===== Data for this task =====

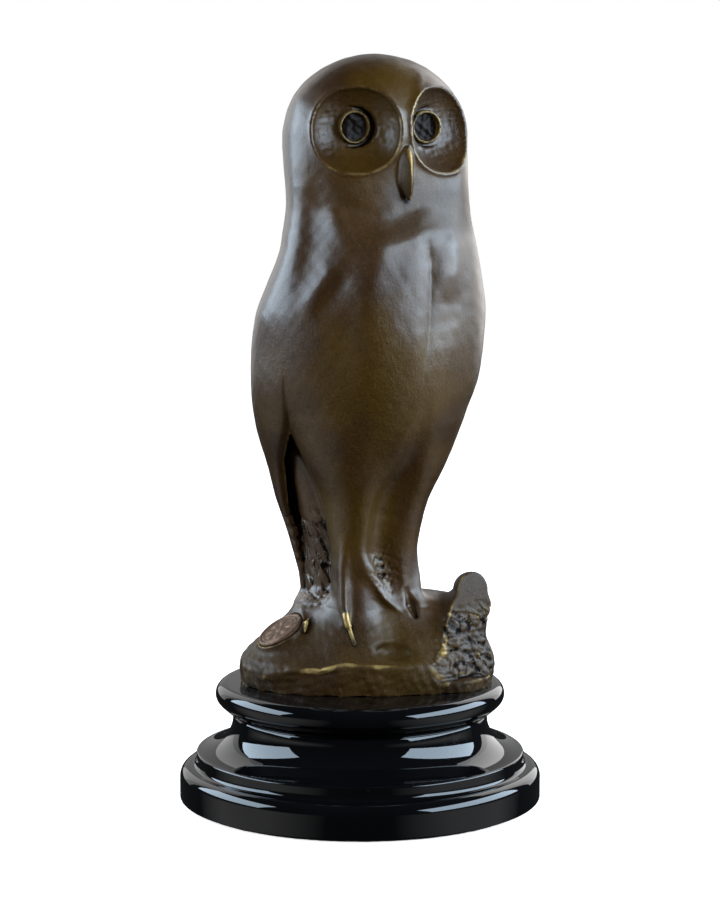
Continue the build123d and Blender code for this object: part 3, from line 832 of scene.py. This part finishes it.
def make_owl(material):
    """Sculpted owl and rock, with the attributes that its material reads."""
    points, quads, normals = sculpt()
    wear, painted_shade = shade(points, normals)
    obj = big_mesh("bronze_owl_and_rock", points, quads)
    set_attribute(obj, "wear", wear)
    # painted shade, which the bronze material reads to darken hollows
    set_attribute(obj, "painted_shade", painted_shade)
    # the golden tone is partly thin patina and partly painted front light
    for name, rule in (("gilt", gilding), ("front_lit_gold", front_light_and_tone), ("dull", dulling)):
        set_attribute(obj, name, in_threads(rule, points))
    obj.data.materials.append(material)
    weld(obj)
    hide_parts("owl_casting")
    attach(obj, "root")


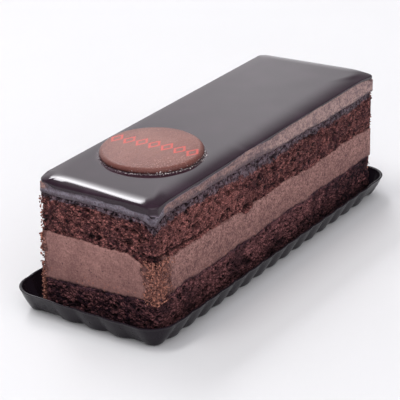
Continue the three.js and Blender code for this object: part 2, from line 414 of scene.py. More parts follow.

=====

## What needs to be done
Your task is to reproduce all of the records exactly.

## Finished exercise
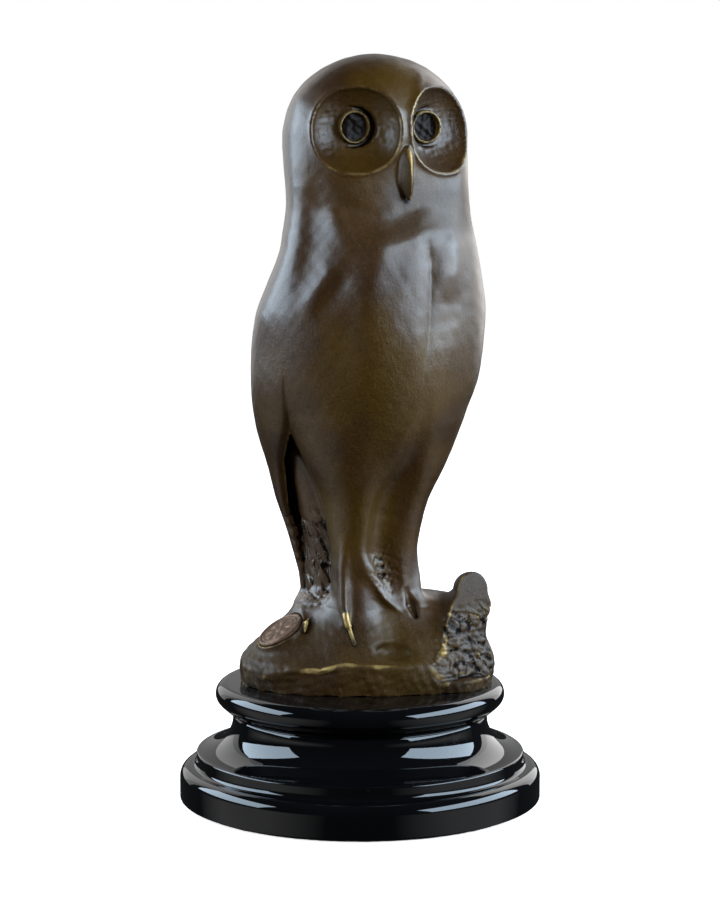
Continue the build123d and Blender code for this object: part 3, from line 832 of scene.py. This part finishes it.
def make_owl(material):
    """Sculpted owl and rock, with the attributes that its material reads."""
    points, quads, normals = sculpt()
    wear, painted_shade = shade(points, normals)
    obj = big_mesh("bronze_owl_and_rock", points, quads)
    set_attribute(obj, "wear", wear)
    # painted shade, which the bronze material reads to darken hollows
    set_attribute(obj, "painted_shade", painted_shade)
    # the golden tone is partly thin patina and partly painted front light
    for name, rule in (("gilt", gilding), ("front_lit_gold", front_light_and_tone), ("dull", dulling)):
        set_attribute(obj, name, in_threads(rule, points))
    obj.data.materials.append(material)
    weld(obj)
    hide_parts("owl_casting")
    attach(obj, "root")


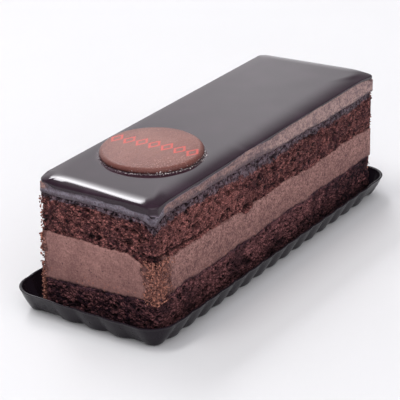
Continue the three.js and Blender code for this object: part 2, from line 414 of scene.py. More parts follow.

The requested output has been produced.